Hermon hosts a 9-1 Mount Desert Island team that recently lost to rival Ellsworth while Waterville visits Class B South entry Maranacook of Readfield (7-4).
Cameron and Rodrigue are quick to point out that despite their early success, there is no shortage of top-notch contenders who could win Class B North.
Recent history shows that a team seeded sixth or lower reached the regional final in three of the last four seasons. Last year, No. 6 Winslow won the state championship.
“I think it’s wide open. Anyone could win it,” Rodrigue said. “Last year, I felt there were eight teams that could win it (and it’s the same this year).”

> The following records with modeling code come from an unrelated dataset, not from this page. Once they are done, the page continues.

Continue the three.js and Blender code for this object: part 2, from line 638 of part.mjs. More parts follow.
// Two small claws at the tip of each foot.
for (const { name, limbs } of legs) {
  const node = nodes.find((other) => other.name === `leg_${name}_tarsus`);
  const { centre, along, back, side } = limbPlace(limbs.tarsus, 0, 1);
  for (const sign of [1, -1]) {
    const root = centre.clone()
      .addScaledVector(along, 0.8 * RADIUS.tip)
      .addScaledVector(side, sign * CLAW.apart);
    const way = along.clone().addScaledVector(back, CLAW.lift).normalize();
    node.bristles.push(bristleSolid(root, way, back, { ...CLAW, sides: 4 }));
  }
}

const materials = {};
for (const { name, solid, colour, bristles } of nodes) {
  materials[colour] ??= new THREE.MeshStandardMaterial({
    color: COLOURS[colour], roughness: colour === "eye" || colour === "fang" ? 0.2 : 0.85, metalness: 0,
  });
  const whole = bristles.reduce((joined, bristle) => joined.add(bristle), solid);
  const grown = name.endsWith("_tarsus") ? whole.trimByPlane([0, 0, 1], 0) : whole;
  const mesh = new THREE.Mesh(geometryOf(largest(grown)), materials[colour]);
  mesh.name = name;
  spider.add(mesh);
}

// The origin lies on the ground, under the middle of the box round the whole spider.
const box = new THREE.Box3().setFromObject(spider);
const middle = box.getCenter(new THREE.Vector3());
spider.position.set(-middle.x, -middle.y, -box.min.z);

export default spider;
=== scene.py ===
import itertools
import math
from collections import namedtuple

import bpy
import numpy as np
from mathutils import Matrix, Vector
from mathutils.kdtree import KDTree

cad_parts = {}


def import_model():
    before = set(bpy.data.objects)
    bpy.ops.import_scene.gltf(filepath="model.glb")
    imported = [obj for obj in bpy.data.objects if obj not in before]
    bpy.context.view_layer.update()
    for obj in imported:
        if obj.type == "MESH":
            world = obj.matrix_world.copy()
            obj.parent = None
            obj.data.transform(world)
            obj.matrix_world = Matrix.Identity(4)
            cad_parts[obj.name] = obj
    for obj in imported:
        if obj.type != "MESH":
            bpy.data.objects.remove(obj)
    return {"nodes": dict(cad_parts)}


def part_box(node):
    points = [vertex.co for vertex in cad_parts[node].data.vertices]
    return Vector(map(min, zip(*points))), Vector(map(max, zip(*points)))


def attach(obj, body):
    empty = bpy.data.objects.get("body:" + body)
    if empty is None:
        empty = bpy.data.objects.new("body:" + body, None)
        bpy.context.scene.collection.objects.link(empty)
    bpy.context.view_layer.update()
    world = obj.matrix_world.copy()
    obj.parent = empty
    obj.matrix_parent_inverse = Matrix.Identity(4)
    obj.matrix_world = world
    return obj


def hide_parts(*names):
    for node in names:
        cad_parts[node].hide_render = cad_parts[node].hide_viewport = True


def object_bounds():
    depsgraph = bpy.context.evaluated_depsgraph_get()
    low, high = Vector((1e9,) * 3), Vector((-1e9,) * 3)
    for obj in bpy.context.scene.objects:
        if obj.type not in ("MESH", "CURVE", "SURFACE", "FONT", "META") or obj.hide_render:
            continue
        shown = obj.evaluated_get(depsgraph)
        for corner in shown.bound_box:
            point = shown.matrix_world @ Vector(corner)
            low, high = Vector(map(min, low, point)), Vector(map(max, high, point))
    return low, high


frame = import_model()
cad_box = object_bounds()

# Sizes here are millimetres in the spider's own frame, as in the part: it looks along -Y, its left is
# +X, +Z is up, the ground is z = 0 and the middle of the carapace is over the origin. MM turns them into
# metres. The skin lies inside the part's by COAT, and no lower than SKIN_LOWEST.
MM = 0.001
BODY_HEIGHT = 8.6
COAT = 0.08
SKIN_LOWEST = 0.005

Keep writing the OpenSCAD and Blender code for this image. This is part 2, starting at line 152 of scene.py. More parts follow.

“And there are a lot of teams that don’t have great records who could be dangerous,” Cameron said. “Oceanside is the best 3-8 team I’ve ever seen. They’ve beaten Winslow.”
Orono, which also is 3-8, has lost five games by seven points or less.
The 16-team Class B North division covers a lot of territory. It is 227 miles by car from Caribou to Winslow.
MDI is a veteran team led by seniors Julia Watras, Maddy Candage, Alexis Clarito and Hannah Chamberlain. The mother-daughter tandem of coach Heather Richards and sophomore guard Hannah Richards has guided Old Town to a 9-3 record after the Coyotes went 7-11 last season.
Winslow, under first-year head coach Brenda Beckwith, is 8-3 and has plenty of experience back off last year’s state title team including Weslee Littlefield, Paige Trask and Maeghan Bernard.
Ellsworth is 9-3 behind Trinity Montigny and its win over MDI was its first over the Trojans in more than 14 years. Maine Central Institute of Pittsfield is 6-5 but dropped four-point decisions to Waterville and Winslow.
Foxcroft Academy is 5-5 with a 53-41 win over Winslow after losing to the Black Raiders 64-30 earlier this season. John Bapst of Bangor is 4-7 with seven and nine-point losses to Waterville.